* [Requirement] The listing must be reproduced in full, exactly as it stands.

------------------------------------------------------------

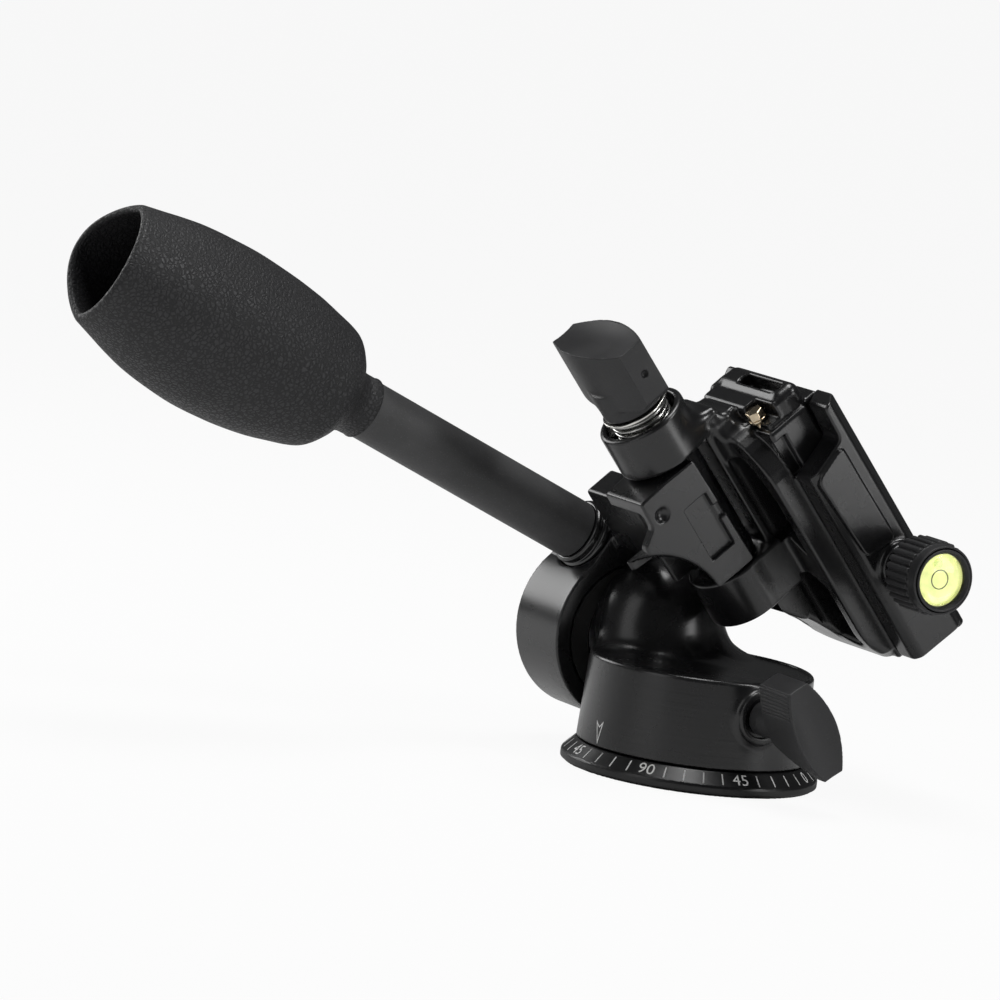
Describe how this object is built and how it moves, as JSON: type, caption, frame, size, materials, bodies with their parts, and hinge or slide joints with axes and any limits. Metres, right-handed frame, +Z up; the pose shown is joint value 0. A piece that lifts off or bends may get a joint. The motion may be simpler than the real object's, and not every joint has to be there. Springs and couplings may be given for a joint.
{
  "type": "fluid video head",
  "caption": "Small pan and tilt head with a drum tilt joint, a hollow-grip handle, a rolling quick-release clamp and a bubble level in the clamp's knob.",
  "frame": {"origin": "centre of the base's underside, on the pan axis", "axes": "+Z up along the pan axis, +X to the head's front, +Y to its left, as the head stands in the picture"},
  "size_m": [0.2204, 0.1018, 0.1238],
  "materials": {
    "black_casting": "gloss black paint over an aluminium casting",
    "black_plastic": "matte dark-grey plastic",
    "bright_steel": "zinc-plated steel",
    "turned_alloy": "turned alloy",
    "brass": "plain brass",
    "bearing": "pale bearing plastic",
    "gloss_collar": "gloss black plastic",
    "powder_coat": "fine powder coat",
    "grip": "black plastic with leather grain",
    "vial_white": "pale plastic",
    "vial_fluid": "yellow-green level fluid",
    "vial_bubble": "air bubble",
    "lens": "clear lens"
  },
  "bodies": {
    "base": {"base_plate": "black_casting", "thread_insert": "bright_steel", "pan_hub": "turned_alloy", "hub_screw_1": "bright_steel", "hub_screw_2": "bright_steel", "hub_screw_3": "bright_steel", "lower_pan_washer": "bearing", "upper_pan_washer": "bearing"},
    "pan": {"pan_housing": "black_casting", "pan_retainer_ring": "turned_alloy", "retainer_screw_1": "bright_steel", "retainer_screw_2": "bright_steel", "retainer_screw_3": "bright_steel", "tilt_axle": "bright_steel", "tilt_hub": "turned_alloy", "tilt_nut": "bright_steel"},
    "pan_shoe": {"pan_brake_shoe": "brass"},
    "pan_knob": {"pan_lock_knob": "black_plastic", "pan_lock_screw": "bright_steel"},
    "tilt": {"tilt_bracket": "black_casting", "drum_cover": "black_casting", "cover_screw_1": "bright_steel", "cover_screw_2": "bright_steel", "cover_screw_3": "bright_steel", "tilt_washer_near": "bearing", "tilt_washer_far": "bright_steel", "tilt_spring_washer": "bright_steel", "roll_bush_rear": "brass", "roll_bush_front": "brass"},
    "wedge": {"tilt_brake_wedge": "brass"},
    "handle": {"handle_collar": "gloss_collar", "handle_lock_rod": "bright_steel", "handle_tube": "powder_coat", "handle_grip": "grip"},
    "clamp": {"clamp_bed": "black_casting", "roll_axle": "bright_steel", "roll_nut": "bright_steel", "roll_washer_inner": "bright_steel", "roll_washer_outer": "bright_steel", "roll_spring": "bright_steel", "stop_screw": "brass", "guide_pin_rear": "bright_steel", "guide_pin_front": "bright_steel"},
    "roll_knob": {"roll_lock_knob": "black_plastic"},
    "jaw": {"clamp_jaw": "black_casting", "clamp_washer": "bright_steel"},
    "knob": {"clamp_knob": "black_plastic", "clamp_screw": "bright_steel", "knob_bezel": "black_plastic", "vial_cup": "vial_white", "level_fluid": "vial_fluid", "level_bubble": "vial_bubble", "level_lens": "lens"}
  },
  "joints": [
    {"name": "pan_turn", "type": "hinge", "parent": "base", "child": "pan", "pos_m": [0, 0, 0.0192], "axis": [0, 0, 1], "continuous": true},
    {"name": "pan_shoe_slide", "type": "slide", "parent": "pan", "child": "pan_shoe", "axis": [0, 1, 0], "range_m": [0, 0.00025]},
    {"name": "pan_lock_turn", "type": "hinge", "parent": "pan", "child": "pan_knob", "pos_m": [0.0004, -0.0286, 0.0192], "axis": [0, -1, 0], "range_deg": [-180, 0]},
    {"name": "tilt_turn", "type": "hinge", "parent": "pan", "child": "tilt", "pos_m": [-0.0055, 0, 0.0288], "axis": [0, 1, 0], "range_deg": [-68.8, 16.2]},
    {"name": "tilt_wedge_slide", "type": "slide", "parent": "tilt", "child": "wedge", "axis": [-0.9217, 0, 0.388], "range_m": [-0.00025, 0]},
    {"name": "handle_twist", "type": "hinge", "parent": "tilt", "child": "handle", "pos_m": [0.00082, 0.03375, 0.04382], "axis": [-0.9217, 0, 0.388], "range_deg": [-180, 0]},
    {"name": "roll_turn", "type": "hinge", "parent": "tilt", "child": "clamp", "pos_m": [0.0094, -0.004, 0.04184], "axis": [0.6587, 0, -0.7524], "range_deg": [-30, 30]},
    {"name": "roll_lock_turn", "type": "hinge", "parent": "clamp", "child": "roll_knob", "pos_m": [0.0094, -0.004, 0.04184], "axis": [-0.6587, 0, 0.7524], "range_deg": [-180, 0]},
    {"name": "jaw_slide", "type": "slide", "parent": "clamp", "child": "jaw", "axis": [0, -1, 0], "range_m": [0, 0.004]},
    {"name": "clamp_knob_turn", "type": "hinge", "parent": "jaw", "child": "knob", "pos_m": [0.0315, -0.004, 0.0572], "axis": [0, -1, 0], "range_deg": [0, 1440]}
  ],
  "couplings": [
    {"joint": "pan_lock_turn", "follows": "pan_shoe_slide", "rad_per_m": -12566},
    {"joint": "handle_twist", "follows": "tilt_wedge_slide", "rad_per_m": 12566},
    {"joint": "clamp_knob_turn", "follows": "jaw_slide", "rad_per_m": 6283}
  ]
}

------------------------------------------------------------

* [Exercise response]
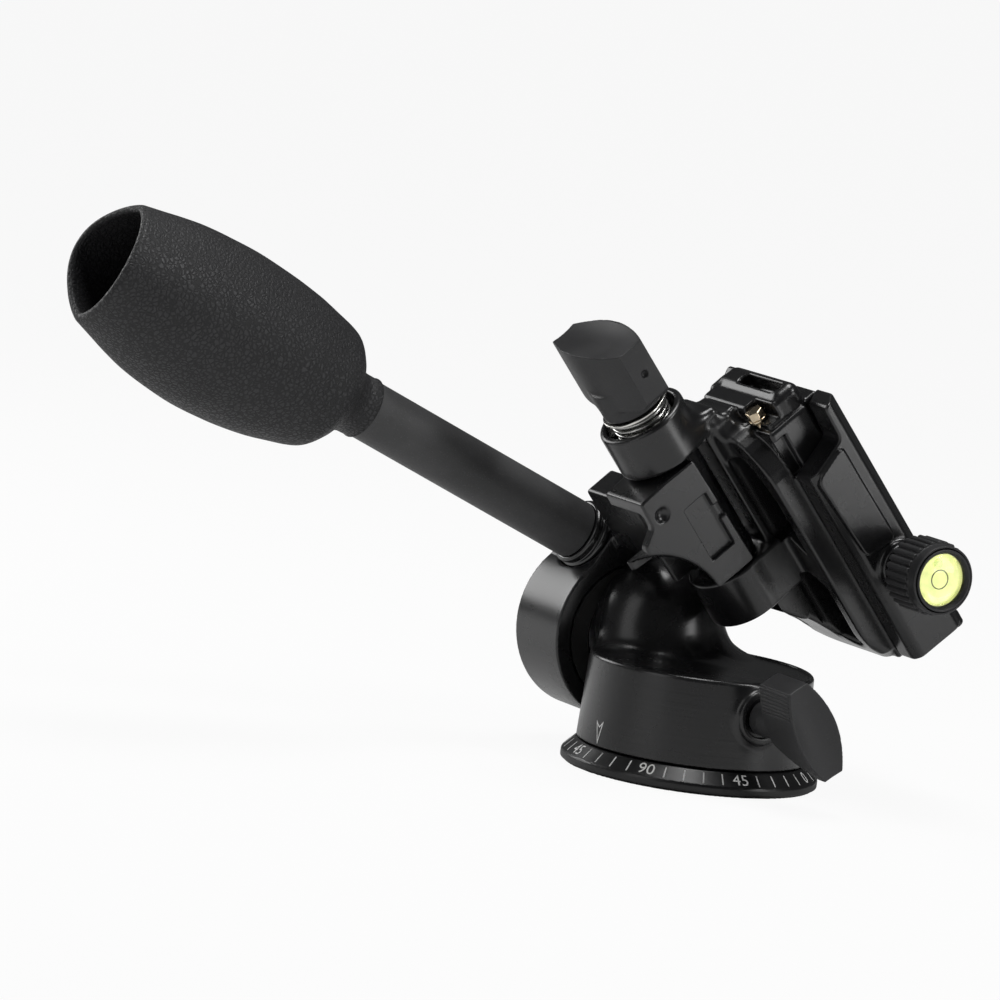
Describe how this object is built and how it moves, as JSON: type, caption, frame, size, materials, bodies with their parts, and hinge or slide joints with axes and any limits. Metres, right-handed frame, +Z up; the pose shown is joint value 0. A piece that lifts off or bends may get a joint. The motion may be simpler than the real object's, and not every joint has to be there. Springs and couplings may be given for a joint.
{
  "type": "fluid video head",
  "caption": "Small pan and tilt head with a drum tilt joint, a hollow-grip handle, a rolling quick-release clamp and a bubble level in the clamp's knob.",
  "frame": {"origin": "centre of the base's underside, on the pan axis", "axes": "+Z up along the pan axis, +X to the head's front, +Y to its left, as the head stands in the picture"},
  "size_m": [0.2204, 0.1018, 0.1238],
  "materials": {
    "black_casting": "gloss black paint over an aluminium casting",
    "black_plastic": "matte dark-grey plastic",
    "bright_steel": "zinc-plated steel",
    "turned_alloy": "turned alloy",
    "brass": "plain brass",
    "bearing": "pale bearing plastic",
    "gloss_collar": "gloss black plastic",
    "powder_coat": "fine powder coat",
    "grip": "black plastic with leather grain",
    "vial_white": "pale plastic",
    "vial_fluid": "yellow-green level fluid",
    "vial_bubble": "air bubble",
    "lens": "clear lens"
  },
  "bodies": {
    "base": {"base_plate": "black_casting", "thread_insert": "bright_steel", "pan_hub": "turned_alloy", "hub_screw_1": "bright_steel", "hub_screw_2": "bright_steel", "hub_screw_3": "bright_steel", "lower_pan_washer": "bearing", "upper_pan_washer": "bearing"},
    "pan": {"pan_housing": "black_casting", "pan_retainer_ring": "turned_alloy", "retainer_screw_1": "bright_steel", "retainer_screw_2": "bright_steel", "retainer_screw_3": "bright_steel", "tilt_axle": "bright_steel", "tilt_hub": "turned_alloy", "tilt_nut": "bright_steel"},
    "pan_shoe": {"pan_brake_shoe": "brass"},
    "pan_knob": {"pan_lock_knob": "black_plastic", "pan_lock_screw": "bright_steel"},
    "tilt": {"tilt_bracket": "black_casting", "drum_cover": "black_casting", "cover_screw_1": "bright_steel", "cover_screw_2": "bright_steel", "cover_screw_3": "bright_steel", "tilt_washer_near": "bearing", "tilt_washer_far": "bright_steel", "tilt_spring_washer": "bright_steel", "roll_bush_rear": "brass", "roll_bush_front": "brass"},
    "wedge": {"tilt_brake_wedge": "brass"},
    "handle": {"handle_collar": "gloss_collar", "handle_lock_rod": "bright_steel", "handle_tube": "powder_coat", "handle_grip": "grip"},
    "clamp": {"clamp_bed": "black_casting", "roll_axle": "bright_steel", "roll_nut": "bright_steel", "roll_washer_inner": "bright_steel", "roll_washer_outer": "bright_steel", "roll_spring": "bright_steel", "stop_screw": "brass", "guide_pin_rear": "bright_steel", "guide_pin_front": "bright_steel"},
    "roll_knob": {"roll_lock_knob": "black_plastic"},
    "jaw": {"clamp_jaw": "black_casting", "clamp_washer": "bright_steel"},
    "knob": {"clamp_knob": "black_plastic", "clamp_screw": "bright_steel", "knob_bezel": "black_plastic", "vial_cup": "vial_white", "level_fluid": "vial_fluid", "level_bubble": "vial_bubble", "level_lens": "lens"}
  },
  "joints": [
    {"name": "pan_turn", "type": "hinge", "parent": "base", "child": "pan", "pos_m": [0, 0, 0.0192], "axis": [0, 0, 1], "continuous": true},
    {"name": "pan_shoe_slide", "type": "slide", "parent": "pan", "child": "pan_shoe", "axis": [0, 1, 0], "range_m": [0, 0.00025]},
    {"name": "pan_lock_turn", "type": "hinge", "parent": "pan", "child": "pan_knob", "pos_m": [0.0004, -0.0286, 0.0192], "axis": [0, -1, 0], "range_deg": [-180, 0]},
    {"name": "tilt_turn", "type": "hinge", "parent": "pan", "child": "tilt", "pos_m": [-0.0055, 0, 0.0288], "axis": [0, 1, 0], "range_deg": [-68.8, 16.2]},
    {"name": "tilt_wedge_slide", "type": "slide", "parent": "tilt", "child": "wedge", "axis": [-0.9217, 0, 0.388], "range_m": [-0.00025, 0]},
    {"name": "handle_twist", "type": "hinge", "parent": "tilt", "child": "handle", "pos_m": [0.00082, 0.03375, 0.04382], "axis": [-0.9217, 0, 0.388], "range_deg": [-180, 0]},
    {"name": "roll_turn", "type": "hinge", "parent": "tilt", "child": "clamp", "pos_m": [0.0094, -0.004, 0.04184], "axis": [0.6587, 0, -0.7524], "range_deg": [-30, 30]},
    {"name": "roll_lock_turn", "type": "hinge", "parent": "clamp", "child": "roll_knob", "pos_m": [0.0094, -0.004, 0.04184], "axis": [-0.6587, 0, 0.7524], "range_deg": [-180, 0]},
    {"name": "jaw_slide", "type": "slide", "parent": "clamp", "child": "jaw", "axis": [0, -1, 0], "range_m": [0, 0.004]},
    {"name": "clamp_knob_turn", "type": "hinge", "parent": "jaw", "child": "knob", "pos_m": [0.0315, -0.004, 0.0572], "axis": [0, -1, 0], "range_deg": [0, 1440]}
  ],
  "couplings": [
    {"joint": "pan_lock_turn", "follows": "pan_shoe_slide", "rad_per_m": -12566},
    {"joint": "handle_twist", "follows": "tilt_wedge_slide", "rad_per_m": 12566},
    {"joint": "clamp_knob_turn", "follows": "jaw_slide", "rad_per_m": 6283}
  ]
}